Is It Any Good? It’s a very expensive B-movie.  If that’s your idea of “good” then sure, it’s got it’s moments, though they’re all loaded into the second half of the film.  It takes an inordinate length of time to arrive at the moment where we get some Venom action, and everything before it is completely bog-standard back-story and set-up that could have been covered in about ten minutes (if that). It’s about forty-five minutes to an hour in before we even get a proper action sequence, which is a bit of a problem in an alleged action movie, and all the vamping to get us to that point just can’t hold the attention.  Once Venom actually deigns to turn up things get much better, and the second half of the film, while goofy in the extreme, at least manages to hit “entertaining” with a degree of consistency, though often because it wanders into misconceived rather than always being “good”. Hardy, it turns out, is a surprisingly great light-comic actor, and his interactions with the goo inside him provide a lot of the best moments in the film. There’s a few decent effects sequences especially when the Venom symboite is being “ripped off” Brock, though there’s a lot of eye-rolling moments as well, As with all (well, some) of the best B-movies, when Venom is at its most effective it’s striking a good balance between comedy, action and thrills, though when its at its worst it’s all hacky dialogue, a fiancee you couldn’t care less about and too-on-the-nose swipes at topicality (the Drake-as-corporate-bad-guy material is especially lamentable). The ending – a big rocket blows up – is openly laughable and also marks the point where the special effects and/or budget can clearly no longer keep up with the script, and it all ends in a predictable big explosion, the bad guy getting his just deserts and that cue-for-a-sequel.  Often cheesy, occasionally good, frequently baffling, Venom never manages to settle into a groove and as a result comes across as scattershot and incomplete.

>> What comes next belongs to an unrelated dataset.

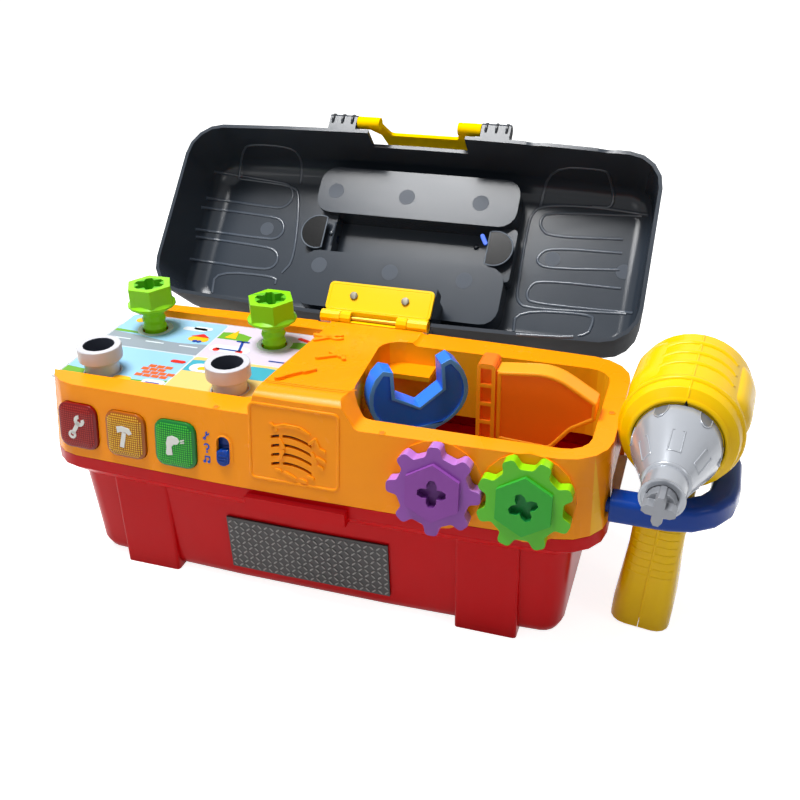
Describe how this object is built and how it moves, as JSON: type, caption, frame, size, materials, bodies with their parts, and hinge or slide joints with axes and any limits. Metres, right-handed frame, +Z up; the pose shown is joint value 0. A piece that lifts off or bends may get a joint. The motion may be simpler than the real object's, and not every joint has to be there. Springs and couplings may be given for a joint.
{
  "type": "toy tool set",
  "caption": "Pretend-play tool box with a hinged lid, a picture board of big screws and pegs, meshing gears, push buttons, a wrench, a hammer and a drill in a loop",
  "frame": {"origin": "on the table, in the middle of the small round pad under the middle of the tub", "axes": "X runs along the box to the drill's end, -Y is the front with the buttons and gears, +Y is the hinge side, Z is up"},
  "size_m": [0.3995, 0.314, 0.23],
  "materials": {
    "tub_red": "semi-gloss moulded",
    "tray_orange": "semi-gloss moulded",
    "lid_grey": "semi-gloss moulded",
    "bright_yellow": "semi-gloss moulded",
    "tool_blue": "semi-gloss moulded",
    "hammer_orange": "semi-gloss moulded",
    "gear_purple": "semi-gloss moulded",
    "gear_green": "semi-gloss moulded",
    "screw_green": "satin",
    "peg_grey": "satin",
    "dark_plastic": "satin",
    "plate_grey": "semi-gloss moulded",
    "card_print": "printed",
    "button_red": "semi-gloss moulded",
    "button_amber": "semi-gloss moulded",
    "button_green": "semi-gloss moulded",
    "steel": "zinc plated",
    "chuck_silver": "semi-gloss moulded",
    "board_green": "matt",
    "cell_black": "satin"
  },
  "bodies": {
    "case": {"tub": "tub_red", "battery_door": "tub_red", "battery_door_screw": "steel", "battery_front": "cell_black", "battery_middle": "cell_black", "battery_rear": "cell_black", "case_screw_left_front": "steel", "case_screw_left_rear": "steel", "case_screw_right_front": "steel", "case_screw_right_rear": "steel", "label_plate": "plate_grey", "tray": "tray_orange", "picture_card": "card_print", "red_lamp": "button_red", "amber_lamp": "button_amber", "green_lamp": "button_green", "button_board": "board_green", "mode_switch": "dark_plastic", "speaker": "dark_plastic", "purple_gear_axle": "steel", "green_gear_axle": "steel", "drill_holder": "tool_blue", "hinge_bracket": "bright_yellow", "hinge_pin": "steel"},
    "lid": {"lid_shell": "lid_grey", "hinge_leaf": "bright_yellow", "hinge_screw_left": "steel", "hinge_screw_right": "steel", "latch_pin_left": "steel", "latch_pin_right": "steel"},
    "latch": {"latch": "bright_yellow"},
    "handle": {"carry_handle": "tool_blue"},
    "red_button": {"red_button": "button_red"},
    "amber_button": {"amber_button": "button_amber"},
    "green_button": {"green_button": "button_green"},
    "mode_slider": {"mode_slider": "tool_blue"},
    "purple_gear": {"purple_gear": "gear_purple"},
    "green_gear": {"green_gear": "gear_green"},
    "screw_left": {"screw_left": "screw_green"},
    "screw_right": {"screw_right": "screw_green"},
    "peg_left": {"peg_left": "peg_grey"},
    "peg_right": {"peg_right": "peg_grey"},
    "spare_card": {"spare_card": "card_print"},
    "wrench": {"wrench": "tool_blue"},
    "hammer": {"hammer_head": "hammer_orange", "hammer_grip": "bright_yellow"},
    "drill": {"drill_shell_left": "bright_yellow", "drill_shell_right": "bright_yellow", "drill_end_cap": "dark_plastic", "drill_gearbox": "dark_plastic", "drill_motor": "steel", "drill_switch": "dark_plastic", "drill_cell": "cell_black"},
    "chuck": {"drill_chuck": "chuck_silver", "driver_bit": "chuck_silver", "drill_spindle": "steel"},
    "drill_trigger": {"drill_trigger": "hammer_orange"}
  },
  "joints": [
    {"name": "lid_hinge", "type": "hinge", "parent": "case", "child": "lid", "pos_m": [0, 0.0675, 0.1257], "axis": [-1, 0, 0], "range_deg": [-134.2, 0]},
    {"name": "latch_swing", "type": "hinge", "parent": "lid", "child": "latch", "pos_m": [0, 0.16837, 0.22541], "axis": [-1, 0, 0], "range_deg": [-173, 0]},
    {"name": "handle_swing", "type": "hinge", "parent": "lid", "child": "handle", "pos_m": [0, 0.14817, 0.14698], "axis": [1, 0, 0], "range_deg": [0, 135]},
    {"name": "red_button_press", "type": "slide", "parent": "case", "child": "red_button", "axis": [0.0441, 0.9887, -0.143], "range_m": [0, 0.003], "stiffness_N_per_m": 200},
    {"name": "amber_button_press", "type": "slide", "parent": "case", "child": "amber_button", "axis": [0.0337, 0.9892, -0.143], "range_m": [0, 0.003], "stiffness_N_per_m": 200},
    {"name": "green_button_press", "type": "slide", "parent": "case", "child": "green_button", "axis": [0.0234, 0.9895, -0.143], "range_m": [0, 0.003], "stiffness_N_per_m": 200},
    {"name": "mode_slide", "type": "slide", "parent": "case", "child": "mode_slider", "axis": [0.002, 0.1429, 0.9897], "range_m": [0, 0.008]},
    {"name": "purple_gear_spin", "type": "hinge", "parent": "case", "child": "purple_gear", "pos_m": [0.08001, -0.0635, 0.0992], "axis": [0.0329, -0.9892, 0.143], "continuous": true},
    {"name": "green_gear_spin", "type": "hinge", "parent": "case", "child": "green_gear", "pos_m": [0.12759, -0.06192, 0.0992], "axis": [0.0329, -0.9892, 0.143], "continuous": true},
    {"name": "screw_left_turn", "type": "hinge", "parent": "case", "child": "screw_left", "pos_m": [-0.14, 0.033, 0.118], "axis": [0, 0, 1], "continuous": true},
    {"name": "peg_left_press", "type": "slide", "parent": "case", "child": "peg_left", "axis": [0, 0, 1], "range_m": [-0.004, 0]},
    {"name": "screw_right_turn", "type": "hinge", "parent": "case", "child": "screw_right", "pos_m": [-0.055, 0.033, 0.118], "axis": [0, 0, 1], "continuous": true},
    {"name": "peg_right_press", "type": "slide", "parent": "case", "child": "peg_right", "axis": [0, 0, 1], "range_m": [-0.004, 0]},
    {"name": "spare_card_pull", "type": "slide", "parent": "case", "child": "spare_card", "axis": [1, 0, 0], "range_m": [0, 0.006]},
    {"name": "wrench_lift", "type": "slide", "parent": "case", "child": "wrench", "axis": [0, 0, 1], "range_m": [0, 0.12]},
    {"name": "hammer_lift", "type": "slide", "parent": "case", "child": "hammer", "axis": [0, 0, 1], "range_m": [0, 0.12]},
    {"name": "drill_lift", "type": "slide", "parent": "case", "child": "drill", "axis": [0, 0, 1], "range_m": [0, 0.1]},
    {"name": "chuck_spin", "type": "hinge", "parent": "drill", "child": "chuck", "pos_m": [0.199, 0, 0.1281], "axis": [-0.0523, -0.9986, 0], "continuous": true},
    {"name": "trigger_press", "type": "slide", "parent": "drill", "child": "drill_trigger", "axis": [0.0523, 0.9986, 0], "range_m": [0, 0.003], "stiffness_N_per_m": 200}
  ],
  "couplings": [
    {"joint": "green_gear_spin", "follows": "purple_gear_spin", "ratio": -1}
  ]
}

How Many Of These Did You Watch? I’ve seen all the Marvel movies.  Yeah, yeah.

Would You Recommend It? It’s not the worst two hours of my life I’ve ever spent and there are moments here which suggest there could be a really great Venom movie, but this isn’t it.  Hardy’s great, and I’d gladly watch a second Venom with him where the film just gets on with the business of having them fight crime or getting into adventures or whatever. That’s not what we get here though, and endless reams of back-story and exposition badly weigh down a film that just doesn’t need it. As Drake’s fiancee, Michelle Williams is incredibly bland and essentially exists for no other reason that to provide a bit of exposition via some papers she has on Drake. There’s no sense of a relationship between her and Brock that exists outside the confines of a plot delivery mechanism, though Williams isn’t exactly helped by clunky dialogue that sounds like it’s been workshopped a dozen times rather than, you know, something someone might actually say. When the film does gain a sense of momentum in the second half it’s often very watchable, though that does come with the caveat that some of that watchability comes from it dipping into MST3K/Rifftrax territory, though a few compelling moments do manage to peek out – Brock being forcibly separated from the symbiote works well, and, obvious though it is, the extent of Drake’s human experiments provide the odd nasty moment. But this is still an incoherent movie that can’t pick a tone or style and stick with it, and the end result is a blur where everything and anything gets thrown at the screen to see what sticks. The surprise is that any of it does. Given this film’s unexpected success it seems all-but-inevitable there will be a sequel that the final scene so badly wants, so let’s hope the lessons are learned from this movie and we actually get something where “entertaining” is the aim, not an apparently-unintended side-effect.

Scores On The Doors? 6/10  And most of that is for Hardy.